Теперь Кавинант начал прислушиваться к тому, что происходило в отряде. Лорды и Стражи Крови молчали почти все время, погрузившись в размышления, но топот копыт перекрывали обрывки разговоров и песен, доносящиеся со стороны воинов. Возглавляемые Кеаном, они выглядели уверенными в себе и радостно оживленными, словно им не терпелось наконец применить на деле те навыки, что они получили за годы тренировки в учении меча.
Некоторое время спустя Лорд Морэм удивил Кавинанта тем, что без всякого предисловия сказал:
— Юр-Лорд, как вам известно, Совет задал вам не все вопросы, какие следовало бы. Могу ли я сделать это сейчас? Мне хотелось бы побольше узнать о вашем мире.
— Моем мире? — Кавинант с трудом проглотил слюну. Ему не хотелось говорить об этом, не хотелось вновь переживать болезненную процедуру Совета. — Зачем?
Морэм пожал плечами.
— Потому что чем больше я буду о вас знать, тем точнее смогу предположить, чего следует ожидать от вас в момент опасности. Или, может быть, потому, что понимание вашего мира может научить меня обращаться с вами надлежащим образом. Или, может быть, я задал этот вопрос просто из чувства товарищества.

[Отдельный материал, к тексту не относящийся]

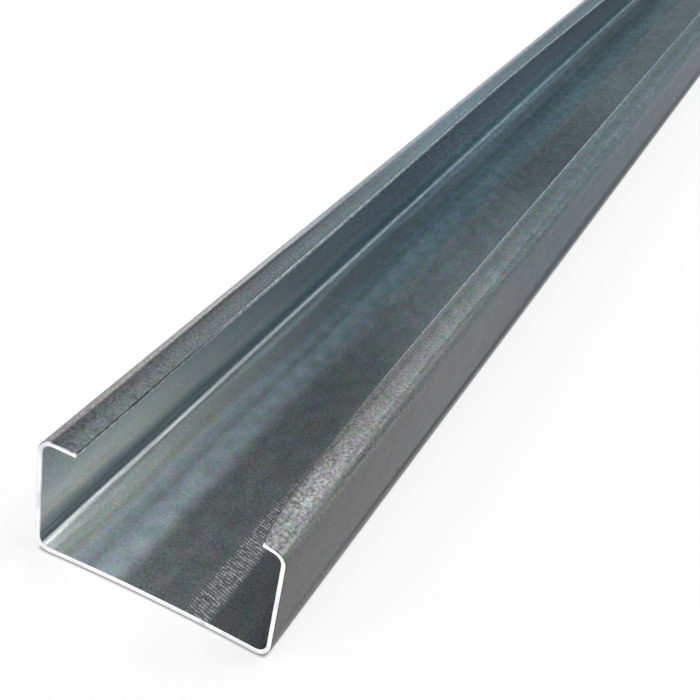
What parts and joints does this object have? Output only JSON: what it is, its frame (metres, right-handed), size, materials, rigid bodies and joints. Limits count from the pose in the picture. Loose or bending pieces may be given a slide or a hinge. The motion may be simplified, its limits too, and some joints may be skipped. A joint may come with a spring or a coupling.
{
  "type": "c purlin",
  "caption": "Roll-formed galvanised steel channel with a flat web, upright flanges and lips turned in, used as a roof or wall purlin.",
  "frame": {"origin": "middle of the web's back face, half way along the length", "axes": "+X across the web, +Y along the length, +Z from the web's back towards the lips"},
  "size_m": [0.1, 3, 0.052],
  "materials": {
    "galvanised_steel": "hot-dip zinc coat with a fine spangle, mill oiled, drawn marks along the length"
  },
  "bodies": {
    "root": {"purlin": "galvanised_steel"}
  },
  "joints": []
}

В голосе Морэма Кавинант услышал искренность, и это обезоружило его. Он поклялся Лордам и самому себе соблюдать своего рода честность. Но этот долг был для него не из легких, и он не мог найти никакого легкого способа высказывать все, что необходимо было сказать. Повинуясь инстинкту, он сказал:
— У нас существуют рак, болезни сердца, туберкулез, всевозможные склерозы, врожденные дефекты, проказа; есть также алкоголизм, венерические заболевания, наркомания, изнасилования, грабежи, убийства, развращение малолетних, геноцид…
Он не стал дальше перечислять этот каталог зла, который мог длиться вечно. Через мгновение он привстал на стременах и жестом указал на лежащие вокруг суровые равнины.

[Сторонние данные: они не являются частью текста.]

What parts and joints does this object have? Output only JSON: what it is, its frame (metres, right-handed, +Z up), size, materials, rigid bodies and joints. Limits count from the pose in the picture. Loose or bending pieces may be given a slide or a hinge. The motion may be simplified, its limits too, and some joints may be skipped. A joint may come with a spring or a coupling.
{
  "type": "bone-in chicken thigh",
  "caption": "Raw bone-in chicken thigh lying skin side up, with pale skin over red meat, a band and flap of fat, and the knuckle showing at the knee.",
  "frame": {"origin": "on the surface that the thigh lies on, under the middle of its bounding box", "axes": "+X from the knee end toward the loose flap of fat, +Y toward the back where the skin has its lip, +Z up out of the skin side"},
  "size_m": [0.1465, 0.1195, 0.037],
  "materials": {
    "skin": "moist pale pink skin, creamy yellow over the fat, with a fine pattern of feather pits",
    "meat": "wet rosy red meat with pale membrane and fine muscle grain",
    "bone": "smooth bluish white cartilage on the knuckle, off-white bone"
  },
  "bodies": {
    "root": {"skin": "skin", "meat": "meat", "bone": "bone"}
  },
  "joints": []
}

— Вероятно, вы видите это лучше, чем я, но я могу все же сказать, что они прекрасны. Они живы — живы в том смысле, в каком должны быть. Эта трава имеет неприглядный вид — она желтая, жесткая и редкая, но я могу видеть ее здоровье. Она принадлежит этому месту, этому виду почвы. Черт возьми! Глядя на грязь, я даже могу определить, какое сейчас время года. Я вижу весну.
В том месте, откуда я пришел, мы лишены способности так видеть.
Если не знать ничего о годичных циклах растений, невозможно определить разницу между весной и летом. Если не иметь образца сравнения, невозможно определить… Но мир прекрасен — то, что от него осталось, то, что мы еще не разрушили, — образы Небесной Фермы проникли в его мозг, и он не смог удержаться от сарказма, сказав в заключение: — У нас тоже есть красота. Но у нас она служит только для декорации.
— Декорация, — эхом отозвался Морэм. — Это слово мне незнакомо, но мне не нравится, как оно звучит.